Due in large measure to the considerable efforts of Robert Futernick and Craig Jensen The Book and Paper Group Annual has become a significant resource for the members of the Book and Paper Group who sponsor it and for whom, primarily, it is designed to serve. As evidenced by the rapid and growing sales of back issues and reprints, however, the Annual is also finding a larger audience among other conservators and among libraries and institutions in North American and Europe. This larger audience incurs a collegial responsibility to ease the acquisition and cataloging of the. Annual while at the same time incurring an ethical responsibility to restrain or at least caution an unknown and possibly untrained readership against mishandling information the Annual disseminates. Readers familiar with the Annual will notice a variety of new features -- ranging from international distribution numbers to cautionary statements -- added in response to the growing demand for it.
The use of photographic documentation has become an essential aspect of conservation research, verification, and publication. Yet, the reproduction of such illustrations is often beyond the means of publications of modest ambitions such as the Annual. It is therefore especially satisfying to report that an expanded use of photographic reproductions in the Annual has been made possible with a five-year grant from the Reva and David Logan Foundation. The Book and Paper Group is grateful to Reva and David Logan for their sensitivity to the specialized nature of this problem and for providing support designated specifically towards ameliorating it. The Book and Paper Group is also indebted to Bill Hollinger of Conservation Resources International for readily and enthusiastically continuing his in-kind support.
The editor also wishes to acknowledge Craig Jensen, Randall Couch, Elizabeth West FitzHugh and, through Elizabeth's good offices, the Board of Directors of the American Institute for Conservation. Their thoughtful and constructive comments concerning a refinement and articulation of the editorial policy of the Annual have been personally as well as professionally edifying. Provisional expression of the policy has been given in "A Note to the Reader" which follows.
In the "Dedicatory Epistle" for his Nature and Culture in the Iliad (1975) James Redfield observed:
Today the scholar perhaps believes that he has no patrons and requires none; he is of course deluded. It is only that his patrons have become more numerous, anonymous, and removed from his view, mediated by such agencies as the universities, the foundations, and the state. Patrons do not now support individual scholars but rather the enterprise of science and scholarship in general; the individual scholar will be wrong if he concludes that he has therefore no one to thank.
The authors whose writings appear herein and their editor offer their gratitude to Martin Runkle, Director of The University of Chicago Library and to Robert Rosenthal, Curator of its Special Collections, for allowing staff and facilities of one such mediating agency to help bring volume four of the Annual to fruition. This support is only a more recent manifestation of the considerable understanding and support both men have shown toward the needs of conservation broadly conceived.

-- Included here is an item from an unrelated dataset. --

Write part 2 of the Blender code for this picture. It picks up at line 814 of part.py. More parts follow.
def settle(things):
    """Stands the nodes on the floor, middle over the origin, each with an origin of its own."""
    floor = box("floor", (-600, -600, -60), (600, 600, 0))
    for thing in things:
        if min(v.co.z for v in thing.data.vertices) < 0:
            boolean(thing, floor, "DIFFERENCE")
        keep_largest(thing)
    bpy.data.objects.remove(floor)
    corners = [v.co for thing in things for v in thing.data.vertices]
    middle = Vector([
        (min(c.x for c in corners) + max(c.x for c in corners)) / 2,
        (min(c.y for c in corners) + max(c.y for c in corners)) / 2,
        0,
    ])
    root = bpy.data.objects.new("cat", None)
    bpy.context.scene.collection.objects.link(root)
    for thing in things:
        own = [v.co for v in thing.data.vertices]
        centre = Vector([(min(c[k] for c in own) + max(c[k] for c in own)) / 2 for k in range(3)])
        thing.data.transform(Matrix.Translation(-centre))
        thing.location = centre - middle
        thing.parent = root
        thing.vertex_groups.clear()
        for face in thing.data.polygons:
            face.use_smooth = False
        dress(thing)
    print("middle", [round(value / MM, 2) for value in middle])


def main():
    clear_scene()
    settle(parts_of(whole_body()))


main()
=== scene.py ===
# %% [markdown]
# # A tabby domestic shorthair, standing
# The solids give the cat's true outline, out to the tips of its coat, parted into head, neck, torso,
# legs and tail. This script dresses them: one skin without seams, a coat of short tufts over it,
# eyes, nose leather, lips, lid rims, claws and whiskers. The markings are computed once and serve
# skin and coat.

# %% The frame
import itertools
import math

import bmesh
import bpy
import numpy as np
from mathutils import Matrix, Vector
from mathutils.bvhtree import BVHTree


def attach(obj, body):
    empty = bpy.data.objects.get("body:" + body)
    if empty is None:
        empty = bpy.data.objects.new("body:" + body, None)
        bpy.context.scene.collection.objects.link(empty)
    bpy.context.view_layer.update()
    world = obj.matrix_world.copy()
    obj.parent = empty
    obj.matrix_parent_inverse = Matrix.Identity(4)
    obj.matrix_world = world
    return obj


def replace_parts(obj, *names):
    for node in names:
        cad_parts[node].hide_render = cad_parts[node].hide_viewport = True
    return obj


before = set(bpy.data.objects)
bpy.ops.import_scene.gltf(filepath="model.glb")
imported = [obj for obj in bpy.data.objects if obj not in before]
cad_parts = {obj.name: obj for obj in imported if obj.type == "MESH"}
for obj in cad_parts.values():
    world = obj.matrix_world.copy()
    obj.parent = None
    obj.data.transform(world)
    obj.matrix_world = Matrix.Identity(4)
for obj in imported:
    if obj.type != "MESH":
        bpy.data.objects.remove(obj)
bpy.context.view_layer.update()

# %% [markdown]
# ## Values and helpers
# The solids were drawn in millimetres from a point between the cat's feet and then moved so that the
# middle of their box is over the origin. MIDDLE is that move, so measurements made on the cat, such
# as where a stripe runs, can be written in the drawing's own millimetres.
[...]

To this must be added a word of personal and deeply-felt thanks to Elizabeth Rosenblatt. Throughout innumerable rounds of typing, correcting, and reformatting -- all the while for an editor famous for unpredictable changes of mind and with a computer well-known for its unreliability—she has kept a warm sense of humor and caught many errors before they became permanently fixed in print—bien des remerciements.
The formulas, materials, and techniques described herein should not be understood as having received the endorsement of the Book and Paper Group or that of its parent organization, the American Institute for Conservation. Furthermore, the articles which follow have not been subjected to peer review and responsibility for their accuracy and verifiability rests solely with the authors.

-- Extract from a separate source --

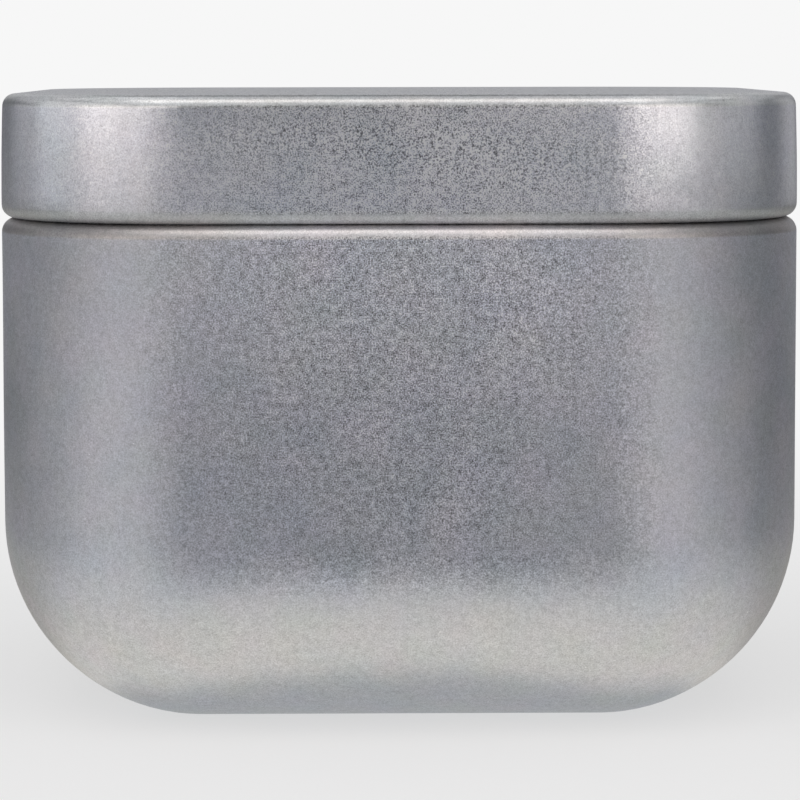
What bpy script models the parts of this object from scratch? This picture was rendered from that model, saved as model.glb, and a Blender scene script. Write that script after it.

The practice of conservation is a specialized and often highly technical science. It requires several years of formal training and practical experience, especially in the testing and application of new or unfamiliar materials and methods to the conservation of historic artifacts. Readers untrained in conservation are strongly discouraged from attempting to put the information which follows into practice. Those interested in the application of materials or methods presented in the Annual may contact the authors directly by writing their addresses given at the conclusion of each article, or by contacting the American Institute for Conservation, 3545 Williamsburg Lane, N.W., Washington, D.C., 20008 for assistance in locating a conservator nearby.
The Book and Paper Group Annual is designed as a forum for members of the conservation community to share current information on the conservation and preservation of books, documents, works of art on paper, and photographic materials. Authors interested in submitting articles which fall within the Annual's scope should write the editor at the address on the copyright page of this volume.
Those interested in contributing articles outside the Annual's scope, or of interest to the conservation profession generally, are urged to write Marjorie B. Cohn, Editor, Journal of the American Institute for Conservation, Center for Conservation and Technical Studies, Harvard University Art Museum, 32 Quincy Street, Cambridge, Massachusetts, 02138. Additionally, articles which have appeared in the Annual and which have been well-received and stimulated further discussion should be considered by their authors for submission to the Journal.